Check every line of the data below for the string "Blender", and copy the ones that hold it.
※
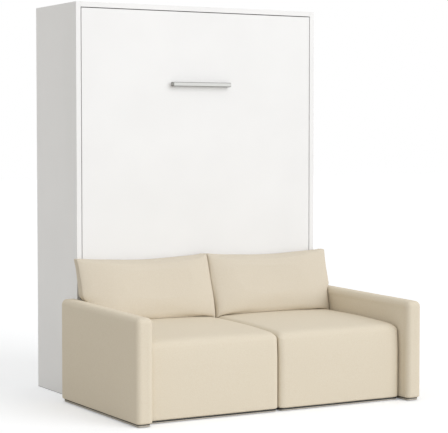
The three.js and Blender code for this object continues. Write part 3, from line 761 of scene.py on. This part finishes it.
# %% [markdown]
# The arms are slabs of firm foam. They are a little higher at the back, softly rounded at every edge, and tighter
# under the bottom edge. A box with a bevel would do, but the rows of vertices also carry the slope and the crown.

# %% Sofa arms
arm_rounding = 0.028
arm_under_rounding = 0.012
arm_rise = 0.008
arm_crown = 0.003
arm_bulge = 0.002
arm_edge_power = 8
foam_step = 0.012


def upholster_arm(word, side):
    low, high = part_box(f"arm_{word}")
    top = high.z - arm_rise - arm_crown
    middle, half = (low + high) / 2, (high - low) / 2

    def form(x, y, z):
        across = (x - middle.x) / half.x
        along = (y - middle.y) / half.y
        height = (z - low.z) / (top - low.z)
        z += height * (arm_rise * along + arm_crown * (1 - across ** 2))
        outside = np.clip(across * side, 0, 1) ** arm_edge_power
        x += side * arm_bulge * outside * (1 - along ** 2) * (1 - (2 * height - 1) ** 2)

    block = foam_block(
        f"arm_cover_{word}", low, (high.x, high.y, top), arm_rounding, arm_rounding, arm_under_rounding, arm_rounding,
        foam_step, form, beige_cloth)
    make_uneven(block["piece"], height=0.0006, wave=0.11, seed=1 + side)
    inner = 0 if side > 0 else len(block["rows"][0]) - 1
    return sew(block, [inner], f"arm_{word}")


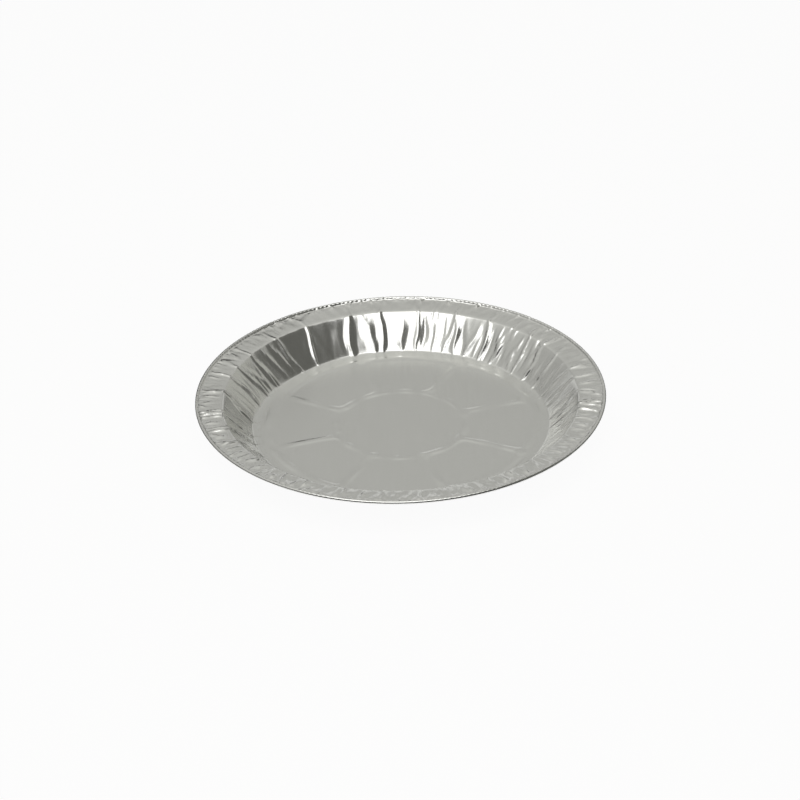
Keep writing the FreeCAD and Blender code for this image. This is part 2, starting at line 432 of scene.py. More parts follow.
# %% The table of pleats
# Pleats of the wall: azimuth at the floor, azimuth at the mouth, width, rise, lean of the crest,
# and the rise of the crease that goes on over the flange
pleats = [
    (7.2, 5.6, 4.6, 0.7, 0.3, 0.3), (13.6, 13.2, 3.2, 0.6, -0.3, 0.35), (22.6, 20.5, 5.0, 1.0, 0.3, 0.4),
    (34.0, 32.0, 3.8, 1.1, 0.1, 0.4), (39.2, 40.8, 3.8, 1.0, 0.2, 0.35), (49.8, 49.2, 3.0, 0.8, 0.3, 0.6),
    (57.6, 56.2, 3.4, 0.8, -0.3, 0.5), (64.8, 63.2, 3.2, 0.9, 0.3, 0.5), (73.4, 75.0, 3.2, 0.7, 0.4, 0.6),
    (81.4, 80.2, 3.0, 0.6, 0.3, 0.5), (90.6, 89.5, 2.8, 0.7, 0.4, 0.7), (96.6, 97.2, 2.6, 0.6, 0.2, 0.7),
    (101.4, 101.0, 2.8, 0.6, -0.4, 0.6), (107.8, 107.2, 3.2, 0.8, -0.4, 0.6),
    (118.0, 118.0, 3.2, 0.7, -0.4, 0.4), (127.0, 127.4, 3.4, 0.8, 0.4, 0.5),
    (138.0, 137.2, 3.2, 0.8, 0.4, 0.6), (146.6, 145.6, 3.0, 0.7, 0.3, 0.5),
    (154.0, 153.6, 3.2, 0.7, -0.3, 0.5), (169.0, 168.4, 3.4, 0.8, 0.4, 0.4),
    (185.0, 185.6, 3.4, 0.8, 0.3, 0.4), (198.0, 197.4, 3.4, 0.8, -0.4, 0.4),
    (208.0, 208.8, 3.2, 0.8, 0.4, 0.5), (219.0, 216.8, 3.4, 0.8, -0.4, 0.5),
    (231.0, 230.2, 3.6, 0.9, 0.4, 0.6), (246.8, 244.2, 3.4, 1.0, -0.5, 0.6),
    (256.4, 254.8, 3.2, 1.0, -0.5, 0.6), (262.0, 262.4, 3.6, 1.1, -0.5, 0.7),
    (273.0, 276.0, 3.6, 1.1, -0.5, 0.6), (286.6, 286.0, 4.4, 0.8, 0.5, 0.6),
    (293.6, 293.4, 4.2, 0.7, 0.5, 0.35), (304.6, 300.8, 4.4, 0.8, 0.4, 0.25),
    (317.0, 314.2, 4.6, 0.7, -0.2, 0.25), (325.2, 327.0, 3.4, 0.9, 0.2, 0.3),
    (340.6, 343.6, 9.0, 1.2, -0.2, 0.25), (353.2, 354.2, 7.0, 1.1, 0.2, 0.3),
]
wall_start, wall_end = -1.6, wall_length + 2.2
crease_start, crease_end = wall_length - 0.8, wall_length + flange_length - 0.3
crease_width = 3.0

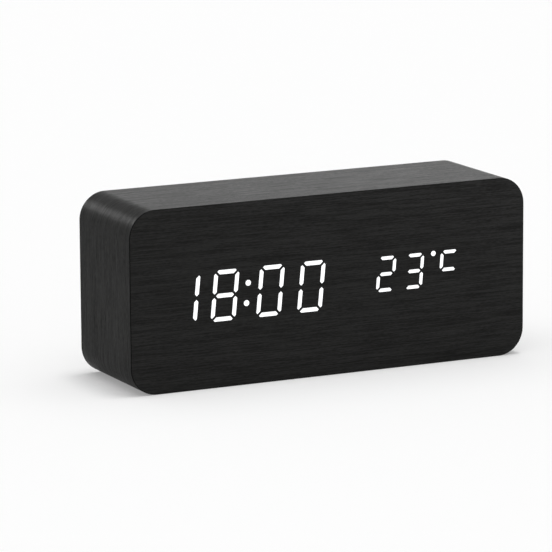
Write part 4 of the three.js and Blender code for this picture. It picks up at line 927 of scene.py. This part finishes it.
※
- THE RESPONSE -
The three.js and Blender code for this object continues. Write part 3, from line 761 of scene.py on. This part finishes it.
Keep writing the FreeCAD and Blender code for this image. This is part 2, starting at line 432 of scene.py. More parts follow.
Write part 4 of the three.js and Blender code for this picture. It picks up at line 927 of scene.py. This part finishes it.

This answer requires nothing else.